Wiener Pflegeheim: Virus-Mutation kam wahrscheinlich mit einem Mitarbeiter

Wiener Pflegeheim: Virus-Mutation kam wahrscheinlich mit einem Mitarbeiter
Nach dem Cluster in einem Wiener Pflegeheim läuft die Spurensuche. Mängel wurden keine festgestellt.

42 von 101. So viele Menschen haben sich, wie berichtet, binnen weniger Tage in einem Pflegewohnheim der Caritas in Wien mit Corona infiziert. Am Tag des Bekanntwerdens gibt es eigentlich nur eine Frage, die zu klären mehr als drängt: Wie konnte das Virus bei all den strengen Regeln überhaupt noch ins Pflegeheim kommen – und sich dort binnen kurzer Zeit so viele Menschen anstecken?

Besonders kritisch ist die Situation nämlich deshalb, weil es sich – wie ebenfalls berichtet – bei den Infektionen um solche mit der britischen Coronavirus-Mutation B.1.1.7 handeln dürfte. Die Sequenzierung, also die genaue Untersuchung der Proben, läuft noch und soll laut AGES Anfang nächster Woche abgeschlossen sein.

Auf den ersten Blick ist die eingangs gestellte Frage einfach zu beantworten. Das Virus ins Haus gebracht haben entweder Besucher oder das Personal.

Ganz so einfach ist die Antwort aber dann doch nicht.

Denn laut derzeit geltender Verordnung des Gesundheitsministeriums müssen alle, die jemanden in einem Pflege- oder Seniorenheim besuchen wollen, einen negativen, maximal 48 Stunden alten Antigentest vorweisen können und beim Besuch eine FFP2-Maske tragen. Jeder Bewohner darf nur ein Mal pro Woche Besuch von einer Person empfangen.

Keine Mängel

Im Falle des Wiener Caritasheims galten sogar strengere Regeln.
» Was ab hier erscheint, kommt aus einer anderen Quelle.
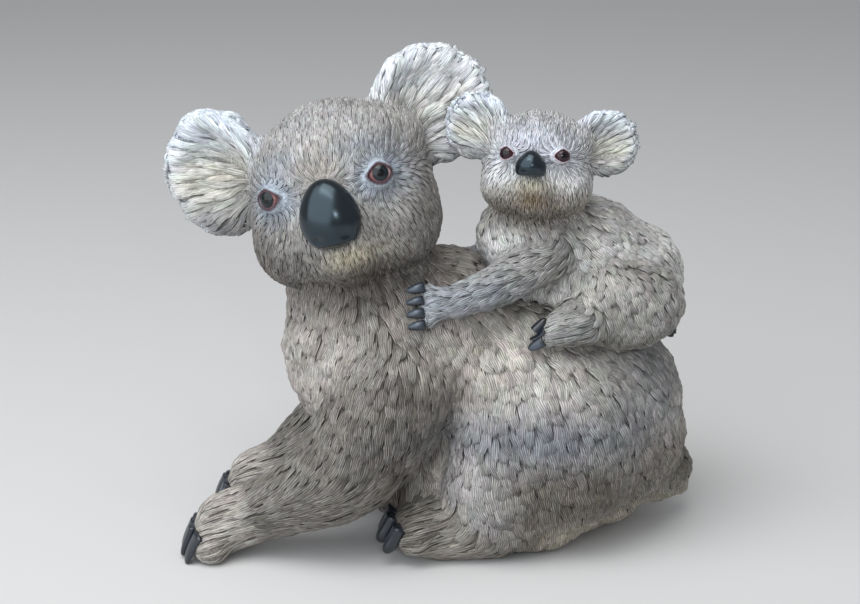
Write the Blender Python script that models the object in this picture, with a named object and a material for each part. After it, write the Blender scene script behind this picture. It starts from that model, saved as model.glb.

Besucher, denen ein Besuch in der Teststraße unzumutbar ist, wurden vor Ort getestet. Das Tragen einer FFP2-Maske war für die Dauer des Besuchs schon verpflichtend, als das Gesundheitsministerium noch entweder Test oder Maske verlangte.

Bleibt also das Personal.

Das wird in dem Caritas-Heim nicht – wie vom Bund vorgesehen – zwei Mal wöchentlich per Antigen-Schnelltest geprüft, sondern zwei Mal wöchentlich mittels PCR-Test. Nach dem Ausbruch eines Clusters im Frühjahr mit sechs Toten ist man vorsichtig geworden.

Die Stadt Wien hat das Präventionskonzept des Wohnhauses überprüft – und für gut befunden. Und es hat ein sogenanntes epidemiologisches Kriseninterventionsteam geschickt. Doch auch das hat keine Mängel festgestellt. Wo also liegt das Problem, wenn laut den Behörden alles vorbildlich verlaufen ist? „Dieser Fall zeigt uns die Schwächen des Testens auf“, heißt es aus dem Büro von Gesundheitsstadtrat Peter Hacker (SPÖ). Stichwort: Restrisiko.

Wahrscheinlich war es jemand vom Personal, der das Virus „eingetragen“ hat, wie das in der Fachwelt genannt wird. Ganz genau wird man das vielleicht nie feststellen können. Und ganz verhindern werde man das auch nicht können, heißt es.

Kein Besuchsverbot

Welche Konsequenz ist also aus dem Fall zu ziehen?

Da gibt es praktisch nur eine: Ein komplettes Besuchsverbot in den Pflege- und Seniorenheimen. Alle anderen Maßnahmen würden die Bewegungsfreiheit von Bewohnern und Personal einschränken. Über das Caritasheim hat die Behörde ein Besuchs- und Aufnahmeverbot verhängt. Für alle anderen Pflege- und Seniorenwohnhäuser ist das nicht angedacht. „Das gibt die Situation nicht her“, sagt ein Sprecher von Stadtrat Hacker.

Konkret waren in Wien per Stichtag 12. Jänner 366 Personen von insgesamt 17.000 Menschen in Pflegewohnhäusern corona-positiv. Österreichweit beläuft sich die Zahl an positiven Corona-Fällen in den Alten- und Pflegeheimen an diesem Tag auf 1.583.

Wie viele Proben derzeit auf Virus-Mutationen untersucht werden, konnte die AGES nicht beantworten.